Едва он уселся в свое позолоченное кресло, толпа просителей приблизилась к нему, припадая с поцелуями к его одежде. И вдруг с плеч его потянули тогу. «Что это за наглость!
[269]
» — воскликнул он. И в тот же самый миг по шее его полоснуло огнем. Обернувшись, он увидел кинжал, обагренный собственной кровью.
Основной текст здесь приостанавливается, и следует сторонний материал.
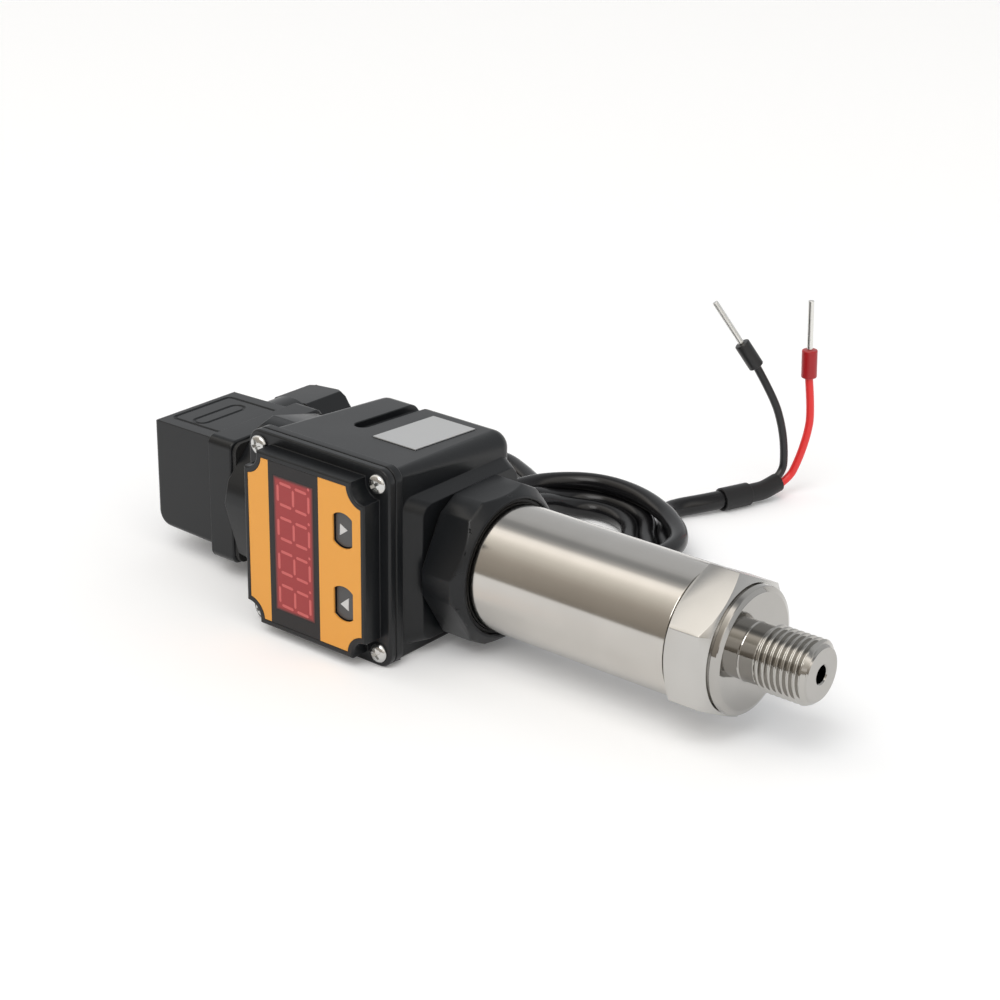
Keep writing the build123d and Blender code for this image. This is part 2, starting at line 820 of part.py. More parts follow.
# The two keys, each with its engraved arrow, its flange behind the panel and its stem
for name, key_z, arrow in (
    ("button_up", key_up_z, ((-1.3, 1.05), (-1.4, -1.6), (0.8, 0.0))),
    ("button_down", key_down_z, ((0.9, 1.35), (-1.5, -0.6), (0.8, -1.65))),
):
    with BuildPart() as key:
        with BuildSketch(key_plane(key_z, key_flange_front)):
            key_outline()
        extrude(amount=key_flange_front - key_front)
        with BuildSketch(key_plane(key_z, key_flange_back)):
            key_outline(key_flange)
        extrude(amount=key_flange)
        with BuildSketch(key_plane(key_z, key_stem_end)):
            Circle(key_stem_radius)
        extrude(amount=key_stem_end - key_flange_back)
        with BuildSketch(key_plane(key_z, key_front)):
            Polygon(*arrow, align=None)
        extrude(amount=-key_mark_depth, mode=Mode.SUBTRACT)
    key.part.label = name
    export_step(key.part, f"parts/{name}.step")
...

Его окружали тесным кольцом примерно шестьдесят человек. Все они извлекли кинжалы из-под своих тог. И все они были знакомыми Цезаря. Среди них он видел врагов, получивших его прощение, но еще больше оказалось друзей.
[270]
Среди заговорщиков были офицеры, служившие под его командованием в Галлии, а среди них Децим Брут, командовавший флотом, уничтожившим венетов. Но самой горестной изменой, той, которая, наконец, заставила Цезаря замолчать и прекратить попытки спастись, стал измена куда более близкого человека. В круговороте нападавших Цезарь заметил нож, направленный в его бедро рукой другого Брута, — Марка, возможно, являвшегося его сыном. «И ты, мой мальчик?» — прошептал он и упал на землю. Не желая, чтобы нападающие видели его предсмертные муки, Цезарь прикрыл голову краем тоги. Лужа его крови растеклась под статуей Помпея. Мертвое тело диктатора осталось лежать в тени его великого соперника.